Auf Seite 2: Wie eine Welt mit weniger Wachstum aussehen könnte
Das Offensichtlichste ist natürlich, dass dann der Lebensstandard nicht mehr so stark zunimmt. Das ist für die, die an der Armutsgrenze leben, schlimm (sowohl in den Industrie- als auch - mehr noch - in den Schwellenund Entwicklungsländern). Für alle anderen sind materielle Güter zwar wichtig, ihr Mehrwert nimmt aber mit steigendem Einkommen ab. In einer Reihe von entwickelten Staaten gibt es bereits eine Diskussion, was die Ziele der Politik sind, wenn es einmal nicht mehr das Wachstum sein sollte.
Probleme können sich am Arbeitsmarkt ergeben. Vor allem in den Schwellen- und Entwicklungsländern, aber auch in einer Reihe von Industriestaaten gibt es strukturelle Arbeitslosigkeit, die nur durch eine Zunahme der Produktion verringert werden kann. Ohne ausreichendes Wachstum ergeben sich hier Gefahren für die gesellschaftliche Stabilität.
Die Welt braucht weniger Rohstoffe. Die Zeit der hohen Rohstoffpreise und der Knappheit an Rohstoffen, die die letzten 50 Jahre geprägt haben, könnte zu Ende gehen. Was wir im letzten Jahr bei Öl erlebten, könnte auch bei anderen Gütern passieren und ist vielleicht nicht nur ein vorübergehender Ausreißer. Das schadet den Rohstoffproduzenten, nutzt aber den Verbraucherländern.
Bei langsamerem Wachstum verliert die Frage der Umweltverschmutzung an Brisanz. Wenn es mit der Industrieproduktion nicht mehr so schnell nach oben geht, werden weniger Schadstoffe in die Luft geblasen beziehungsweise die Böden werden nicht mehr so kontaminiert. Der sparsame Umgang mit Ressourcen bleibt wichtig, ist aber nicht mehr so essentiell.

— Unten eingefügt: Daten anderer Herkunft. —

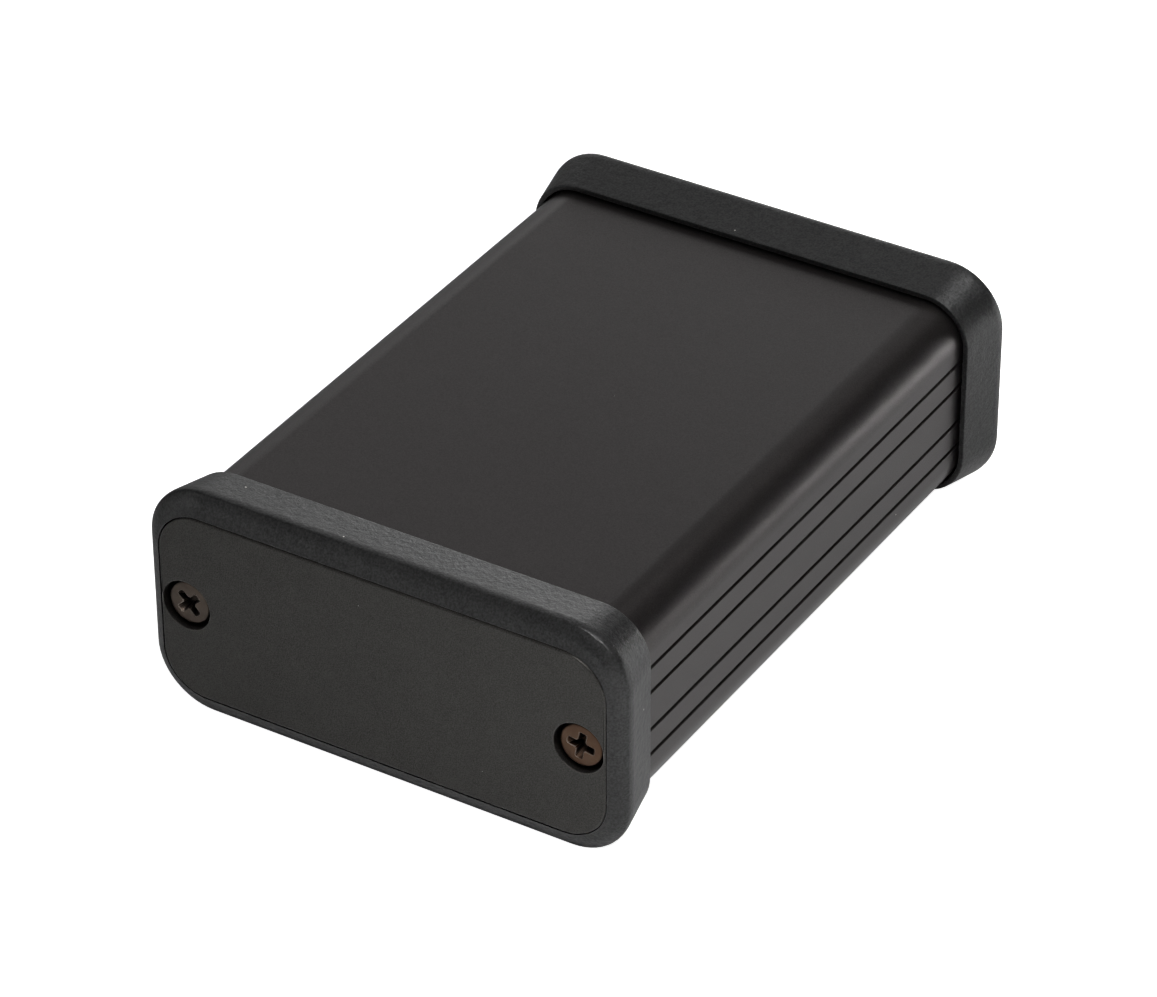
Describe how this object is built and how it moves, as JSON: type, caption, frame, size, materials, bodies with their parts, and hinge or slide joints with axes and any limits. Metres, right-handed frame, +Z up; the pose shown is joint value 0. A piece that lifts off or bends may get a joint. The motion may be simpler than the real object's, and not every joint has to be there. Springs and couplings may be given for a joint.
{
  "type": "logic analyzer",
  "caption": "Pocket logic analyzer: grooved black extruded case, moulded bezels, screwed end panels, circuit board with USB socket and probe header.",
  "frame": {"origin": "on the resting surface, under the middle of the case", "axes": "+Y along the extruded case towards its connector end, +X across it, +Z up; the blank end faces -Y"},
  "size_m": [0.0582, 0.0832, 0.0278],
  "materials": {
    "anodised_black": "satin black anodised, fine grain",
    "moulded_black": "fine spark-eroded texture, matt black",
    "panel_black": "fine spark-eroded texture, matt black",
    "bronzed_steel": "bronze-black plated, satin",
    "board_green": "green solder mask, semi-gloss",
    "tinned_steel": "bright tinned sheet",
    "socket_white": "off-white moulded, satin",
    "shroud_black": "black moulded, satin",
    "pin_gold": "gold flashed",
    "chip_black": "moulding compound, fine matt",
    "can_aluminium": "drawn can, bright satin",
    "ferrite_grey": "pressed ferrite, dull",
    "capacitor_yellow": "moulded amber yellow, satin",
    "lens_green": "tinted clear lens",
    "lens_amber": "tinted clear lens"
  },
  "bodies": {
    "case": {"case_extrusion": "anodised_black"},
    "front_bezel": {"front_bezel": "moulded_black"},
    "front_panel": {"front_panel": "panel_black"},
    "front_screw_left": {"front_screw_left": "bronzed_steel"},
    "front_screw_right": {"front_screw_right": "bronzed_steel"},
    "board": {"circuit_board": "board_green", "probe_header_shroud": "shroud_black", "usb_socket_shell": "tinned_steel", "usb_socket_insulator": "socket_white", "status_light_holder": "shroud_black", "status_light_activity": "lens_amber", "status_light_power": "lens_green", "logic_array_chip": "chip_black", "memory_chip": "chip_black", "usb_controller_chip": "chip_black", "input_buffer_left": "chip_black", "input_buffer_right": "chip_black", "settings_memory_chip": "chip_black", "voltage_regulator_io": "chip_black", "voltage_regulator_core": "chip_black", "clock_oscillator": "can_aluminium", "resettable_fuse": "chip_black", "tantalum_capacitor_left": "capacitor_yellow", "tantalum_capacitor_right": "capacitor_yellow", "resistor_array_1": "chip_black", "resistor_array_2": "chip_black", "resistor_array_3": "chip_black", "crystal_can": "can_aluminium", "power_inductor": "ferrite_grey", "bulk_capacitor_left": "can_aluminium", "bulk_capacitor_right": "can_aluminium", "header_pin_01": "pin_gold", "header_pin_02": "pin_gold", "header_pin_03": "pin_gold", "header_pin_04": "pin_gold", "header_pin_05": "pin_gold", "header_pin_06": "pin_gold", "header_pin_07": "pin_gold", "header_pin_08": "pin_gold", "header_pin_09": "pin_gold", "header_pin_10": "pin_gold"},
    "rear_bezel": {"rear_bezel": "moulded_black"},
    "rear_panel": {"rear_panel": "panel_black"},
    "rear_screw_left": {"rear_screw_left": "bronzed_steel"},
    "rear_screw_right": {"rear_screw_right": "bronzed_steel"}
  },
  "joints": [
    {"name": "front_bezel_slide", "type": "slide", "parent": "case", "child": "front_bezel", "axis": [0, -1, 0], "range_m": [0, 0.02]},
    {"name": "front_panel_slide", "type": "slide", "parent": "front_bezel", "child": "front_panel", "axis": [0, -1, 0], "range_m": [0, 0.015]},
    {"name": "front_screw_left_slide", "type": "slide", "parent": "front_panel", "child": "front_screw_left", "axis": [0, -1, 0], "range_m": [0, 0.014]},
    {"name": "front_screw_right_slide", "type": "slide", "parent": "front_panel", "child": "front_screw_right", "axis": [0, -1, 0], "range_m": [0, 0.014]},
    {"name": "board_slide", "type": "slide", "parent": "case", "child": "board", "axis": [0, 1, 0], "range_m": [0, 0.06]},
    {"name": "rear_bezel_slide", "type": "slide", "parent": "case", "child": "rear_bezel", "axis": [0, 1, 0], "range_m": [0, 0.06]},
    {"name": "rear_panel_slide", "type": "slide", "parent": "rear_bezel", "child": "rear_panel", "axis": [0, 1, 0], "range_m": [0, 0.015]},
    {"name": "rear_screw_left_slide", "type": "slide", "parent": "rear_panel", "child": "rear_screw_left", "axis": [0, 1, 0], "range_m": [0, 0.014]},
    {"name": "rear_screw_right_slide", "type": "slide", "parent": "rear_panel", "child": "rear_screw_right", "axis": [0, 1, 0], "range_m": [0, 0.014]}
  ],
  "couplings": [
    {"joint": "rear_bezel_slide", "follows": "board_slide", "ratio": 1}
  ]
}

Die Inflation verliert unter diesen Umständen ihren Schrecken. Natürlich kann es eine Übergangszeit geben, in der die Zunahme des Angebots zurückgeht, die Nachfrage aber noch nicht ausreichend auf das geänderte Umfeld reagiert. Da kann es zu stärkeren Preissteigerungen kommen. Aber wenn sich alle daran gewöhnt haben, dass es weniger zu verteilen gibt, könnte sich die Situation beruhigen.
Die Schuldenproblematik, die in den letzten Jahren eskaliert ist, wird sich weiter verschärfen. Das gilt für Unternehmen und private Haushalte genau so wie für den Staat. Die Schulden in Prozent des Sozialprodukts steigen. Die Risiken an den Kapitalmärkten durch Insolvenzen nehmen zu. Bei niedrigerer Inflation und langsamerem Wachstum sind die Zinsen niedriger. Die Welt stößt häufiger an die Grenze der Nullzinsen (Zero Lower Bound), die wir im letzten Jahr erstmals erlebt haben. Altersvorsorge, die bei abnehmender Bevölkerung immer dringlicher wird, wird schwieriger. Altersarmut nimmt zu.
Auf Seite 3: Für den Anleger
Für den Anleger
Wägt man die Effekte gegeneinander ab, so gibt es nicht nur Negatives. Ich ziehe daraus den Schluss, dass Wachstum keine heilige Kuh und weniger Wachstum keine Katastrophe ist. Das ist allerdings nicht Konsensmeinung. Ich habe das Thema in der letzten Woche bei einem Besuch in den USA diskutiert und stieß mit meinen Thesen auf heftigsten Widerspruch. Für Amerikaner ist das offenbar undenkbar. Aus meiner Sicht müssen Anleger jedoch nicht schrecklich alarmiert sein. Allerdings werden die Renditen bei weniger Wirtschaftswachstum auf Dauer nicht mehr so hoch sein. Ein Problem kann sich in der Übergangszeit ergeben, in der sich das Expansionstempo verlangsamt, die Märkte sich darauf aber noch nicht eingestellt haben. Da kann es zu Friktionen und Enttäuschungen kommen.